WORK TO COMPLETE – Each line that follows should be printed again exactly as it stands.

SUPPLIED MATERIAL –
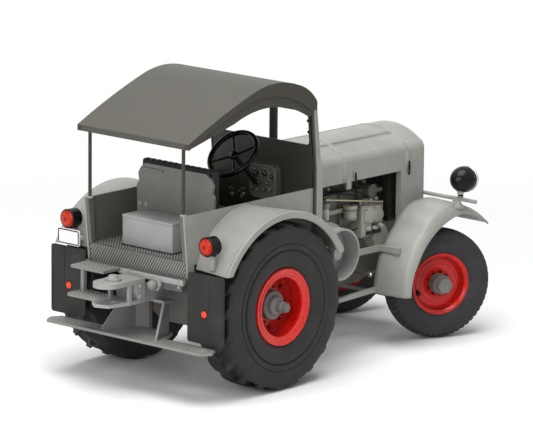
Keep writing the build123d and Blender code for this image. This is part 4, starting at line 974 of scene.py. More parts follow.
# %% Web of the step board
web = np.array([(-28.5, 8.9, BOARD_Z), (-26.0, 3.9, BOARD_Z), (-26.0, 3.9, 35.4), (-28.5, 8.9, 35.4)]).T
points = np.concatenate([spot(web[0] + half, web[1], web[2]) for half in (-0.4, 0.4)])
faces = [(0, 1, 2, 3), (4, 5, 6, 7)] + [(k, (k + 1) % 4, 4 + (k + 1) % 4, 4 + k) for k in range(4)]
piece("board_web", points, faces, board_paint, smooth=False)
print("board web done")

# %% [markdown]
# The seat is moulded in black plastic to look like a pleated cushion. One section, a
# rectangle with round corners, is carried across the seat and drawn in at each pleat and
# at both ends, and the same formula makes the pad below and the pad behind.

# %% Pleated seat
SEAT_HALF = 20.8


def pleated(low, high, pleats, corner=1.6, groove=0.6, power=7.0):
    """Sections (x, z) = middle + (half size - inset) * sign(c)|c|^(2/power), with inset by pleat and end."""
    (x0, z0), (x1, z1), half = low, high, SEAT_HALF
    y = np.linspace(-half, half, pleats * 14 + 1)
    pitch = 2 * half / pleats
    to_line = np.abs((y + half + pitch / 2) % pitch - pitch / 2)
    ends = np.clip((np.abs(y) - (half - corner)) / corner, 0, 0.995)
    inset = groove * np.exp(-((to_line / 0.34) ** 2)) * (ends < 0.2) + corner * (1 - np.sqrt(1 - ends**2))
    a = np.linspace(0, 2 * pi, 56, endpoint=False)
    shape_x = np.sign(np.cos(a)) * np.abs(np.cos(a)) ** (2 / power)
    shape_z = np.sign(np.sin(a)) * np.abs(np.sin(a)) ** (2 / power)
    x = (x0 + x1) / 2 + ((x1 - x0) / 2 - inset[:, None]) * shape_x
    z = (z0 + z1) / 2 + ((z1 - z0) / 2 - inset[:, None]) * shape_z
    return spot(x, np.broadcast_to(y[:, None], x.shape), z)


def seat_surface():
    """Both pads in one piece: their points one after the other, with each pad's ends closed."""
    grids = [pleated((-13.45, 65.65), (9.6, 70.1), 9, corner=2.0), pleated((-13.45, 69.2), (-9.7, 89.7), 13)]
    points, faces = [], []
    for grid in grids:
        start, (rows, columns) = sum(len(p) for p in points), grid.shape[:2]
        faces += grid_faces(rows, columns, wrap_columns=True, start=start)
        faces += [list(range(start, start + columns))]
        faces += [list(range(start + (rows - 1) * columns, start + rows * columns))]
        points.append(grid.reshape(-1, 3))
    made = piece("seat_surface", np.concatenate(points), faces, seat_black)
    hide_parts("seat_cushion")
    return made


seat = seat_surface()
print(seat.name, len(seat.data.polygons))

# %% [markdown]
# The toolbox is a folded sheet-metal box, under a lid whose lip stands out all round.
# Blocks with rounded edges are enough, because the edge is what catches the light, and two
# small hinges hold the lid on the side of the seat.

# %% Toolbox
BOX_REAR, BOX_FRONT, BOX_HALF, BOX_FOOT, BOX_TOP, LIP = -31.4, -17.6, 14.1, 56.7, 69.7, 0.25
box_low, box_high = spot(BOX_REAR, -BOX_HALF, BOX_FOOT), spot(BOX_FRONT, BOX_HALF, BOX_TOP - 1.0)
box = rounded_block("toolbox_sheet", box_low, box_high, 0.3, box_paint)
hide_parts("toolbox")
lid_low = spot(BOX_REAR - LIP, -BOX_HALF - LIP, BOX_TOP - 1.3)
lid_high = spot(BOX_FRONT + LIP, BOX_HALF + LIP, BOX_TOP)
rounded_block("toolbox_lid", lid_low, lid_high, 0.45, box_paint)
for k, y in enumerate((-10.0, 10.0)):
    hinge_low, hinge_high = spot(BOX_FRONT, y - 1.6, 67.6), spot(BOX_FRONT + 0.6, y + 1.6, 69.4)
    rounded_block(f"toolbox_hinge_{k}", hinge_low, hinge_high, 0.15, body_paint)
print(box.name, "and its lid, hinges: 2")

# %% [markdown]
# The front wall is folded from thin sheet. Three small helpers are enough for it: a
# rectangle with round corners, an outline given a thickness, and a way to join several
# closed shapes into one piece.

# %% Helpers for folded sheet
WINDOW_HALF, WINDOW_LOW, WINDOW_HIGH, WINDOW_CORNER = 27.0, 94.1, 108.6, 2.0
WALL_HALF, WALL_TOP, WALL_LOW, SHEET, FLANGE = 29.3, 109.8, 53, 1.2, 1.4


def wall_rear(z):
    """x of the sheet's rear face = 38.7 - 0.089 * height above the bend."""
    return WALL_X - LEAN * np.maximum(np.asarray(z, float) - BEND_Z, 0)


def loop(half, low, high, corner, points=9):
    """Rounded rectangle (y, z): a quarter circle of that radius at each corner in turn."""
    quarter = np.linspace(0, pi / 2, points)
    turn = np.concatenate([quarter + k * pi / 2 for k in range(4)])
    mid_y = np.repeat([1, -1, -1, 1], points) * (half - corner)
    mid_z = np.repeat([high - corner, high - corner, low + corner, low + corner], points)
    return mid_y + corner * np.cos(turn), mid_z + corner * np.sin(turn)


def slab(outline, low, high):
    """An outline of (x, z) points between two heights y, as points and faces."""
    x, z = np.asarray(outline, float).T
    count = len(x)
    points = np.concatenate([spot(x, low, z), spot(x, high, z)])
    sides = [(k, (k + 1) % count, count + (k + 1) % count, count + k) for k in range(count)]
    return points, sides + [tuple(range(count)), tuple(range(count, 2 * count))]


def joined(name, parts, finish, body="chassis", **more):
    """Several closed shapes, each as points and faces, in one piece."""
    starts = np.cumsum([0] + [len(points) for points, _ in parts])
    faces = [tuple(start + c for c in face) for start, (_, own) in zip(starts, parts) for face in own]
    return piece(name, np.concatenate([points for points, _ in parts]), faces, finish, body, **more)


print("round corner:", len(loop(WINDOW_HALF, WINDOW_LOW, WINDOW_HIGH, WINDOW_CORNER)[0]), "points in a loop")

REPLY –
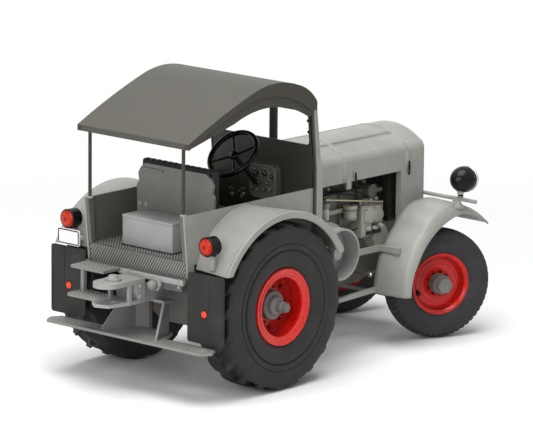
Keep writing the build123d and Blender code for this image. This is part 4, starting at line 974 of scene.py. More parts follow.
# %% Web of the step board
web = np.array([(-28.5, 8.9, BOARD_Z), (-26.0, 3.9, BOARD_Z), (-26.0, 3.9, 35.4), (-28.5, 8.9, 35.4)]).T
points = np.concatenate([spot(web[0] + half, web[1], web[2]) for half in (-0.4, 0.4)])
faces = [(0, 1, 2, 3), (4, 5, 6, 7)] + [(k, (k + 1) % 4, 4 + (k + 1) % 4, 4 + k) for k in range(4)]
piece("board_web", points, faces, board_paint, smooth=False)
print("board web done")

# %% [markdown]
# The seat is moulded in black plastic to look like a pleated cushion. One section, a
# rectangle with round corners, is carried across the seat and drawn in at each pleat and
# at both ends, and the same formula makes the pad below and the pad behind.

# %% Pleated seat
SEAT_HALF = 20.8


def pleated(low, high, pleats, corner=1.6, groove=0.6, power=7.0):
    """Sections (x, z) = middle + (half size - inset) * sign(c)|c|^(2/power), with inset by pleat and end."""
    (x0, z0), (x1, z1), half = low, high, SEAT_HALF
    y = np.linspace(-half, half, pleats * 14 + 1)
    pitch = 2 * half / pleats
    to_line = np.abs((y + half + pitch / 2) % pitch - pitch / 2)
    ends = np.clip((np.abs(y) - (half - corner)) / corner, 0, 0.995)
    inset = groove * np.exp(-((to_line / 0.34) ** 2)) * (ends < 0.2) + corner * (1 - np.sqrt(1 - ends**2))
    a = np.linspace(0, 2 * pi, 56, endpoint=False)
    shape_x = np.sign(np.cos(a)) * np.abs(np.cos(a)) ** (2 / power)
    shape_z = np.sign(np.sin(a)) * np.abs(np.sin(a)) ** (2 / power)
    x = (x0 + x1) / 2 + ((x1 - x0) / 2 - inset[:, None]) * shape_x
    z = (z0 + z1) / 2 + ((z1 - z0) / 2 - inset[:, None]) * shape_z
    return spot(x, np.broadcast_to(y[:, None], x.shape), z)


def seat_surface():
    """Both pads in one piece: their points one after the other, with each pad's ends closed."""
    grids = [pleated((-13.45, 65.65), (9.6, 70.1), 9, corner=2.0), pleated((-13.45, 69.2), (-9.7, 89.7), 13)]
    points, faces = [], []
    for grid in grids:
        start, (rows, columns) = sum(len(p) for p in points), grid.shape[:2]
        faces += grid_faces(rows, columns, wrap_columns=True, start=start)
        faces += [list(range(start, start + columns))]
        faces += [list(range(start + (rows - 1) * columns, start + rows * columns))]
        points.append(grid.reshape(-1, 3))
    made = piece("seat_surface", np.concatenate(points), faces, seat_black)
    hide_parts("seat_cushion")
    return made


seat = seat_surface()
print(seat.name, len(seat.data.polygons))

# %% [markdown]
# The toolbox is a folded sheet-metal box, under a lid whose lip stands out all round.
# Blocks with rounded edges are enough, because the edge is what catches the light, and two
# small hinges hold the lid on the side of the seat.

# %% Toolbox
BOX_REAR, BOX_FRONT, BOX_HALF, BOX_FOOT, BOX_TOP, LIP = -31.4, -17.6, 14.1, 56.7, 69.7, 0.25
box_low, box_high = spot(BOX_REAR, -BOX_HALF, BOX_FOOT), spot(BOX_FRONT, BOX_HALF, BOX_TOP - 1.0)
box = rounded_block("toolbox_sheet", box_low, box_high, 0.3, box_paint)
hide_parts("toolbox")
lid_low = spot(BOX_REAR - LIP, -BOX_HALF - LIP, BOX_TOP - 1.3)
lid_high = spot(BOX_FRONT + LIP, BOX_HALF + LIP, BOX_TOP)
rounded_block("toolbox_lid", lid_low, lid_high, 0.45, box_paint)
for k, y in enumerate((-10.0, 10.0)):
    hinge_low, hinge_high = spot(BOX_FRONT, y - 1.6, 67.6), spot(BOX_FRONT + 0.6, y + 1.6, 69.4)
    rounded_block(f"toolbox_hinge_{k}", hinge_low, hinge_high, 0.15, body_paint)
print(box.name, "and its lid, hinges: 2")

# %% [markdown]
# The front wall is folded from thin sheet. Three small helpers are enough for it: a
# rectangle with round corners, an outline given a thickness, and a way to join several
# closed shapes into one piece.

# %% Helpers for folded sheet
WINDOW_HALF, WINDOW_LOW, WINDOW_HIGH, WINDOW_CORNER = 27.0, 94.1, 108.6, 2.0
WALL_HALF, WALL_TOP, WALL_LOW, SHEET, FLANGE = 29.3, 109.8, 53, 1.2, 1.4


def wall_rear(z):
    """x of the sheet's rear face = 38.7 - 0.089 * height above the bend."""
    return WALL_X - LEAN * np.maximum(np.asarray(z, float) - BEND_Z, 0)


def loop(half, low, high, corner, points=9):
    """Rounded rectangle (y, z): a quarter circle of that radius at each corner in turn."""
    quarter = np.linspace(0, pi / 2, points)
    turn = np.concatenate([quarter + k * pi / 2 for k in range(4)])
    mid_y = np.repeat([1, -1, -1, 1], points) * (half - corner)
    mid_z = np.repeat([high - corner, high - corner, low + corner, low + corner], points)
    return mid_y + corner * np.cos(turn), mid_z + corner * np.sin(turn)


def slab(outline, low, high):
    """An outline of (x, z) points between two heights y, as points and faces."""
    x, z = np.asarray(outline, float).T
    count = len(x)
    points = np.concatenate([spot(x, low, z), spot(x, high, z)])
    sides = [(k, (k + 1) % count, count + (k + 1) % count, count + k) for k in range(count)]
    return points, sides + [tuple(range(count)), tuple(range(count, 2 * count))]


def joined(name, parts, finish, body="chassis", **more):
    """Several closed shapes, each as points and faces, in one piece."""
    starts = np.cumsum([0] + [len(points) for points, _ in parts])
    faces = [tuple(start + c for c in face) for start, (_, own) in zip(starts, parts) for face in own]
    return piece(name, np.concatenate([points for points, _ in parts]), faces, finish, body, **more)


print("round corner:", len(loop(WINDOW_HALF, WINDOW_LOW, WINDOW_HIGH, WINDOW_CORNER)[0]), "points in a loop")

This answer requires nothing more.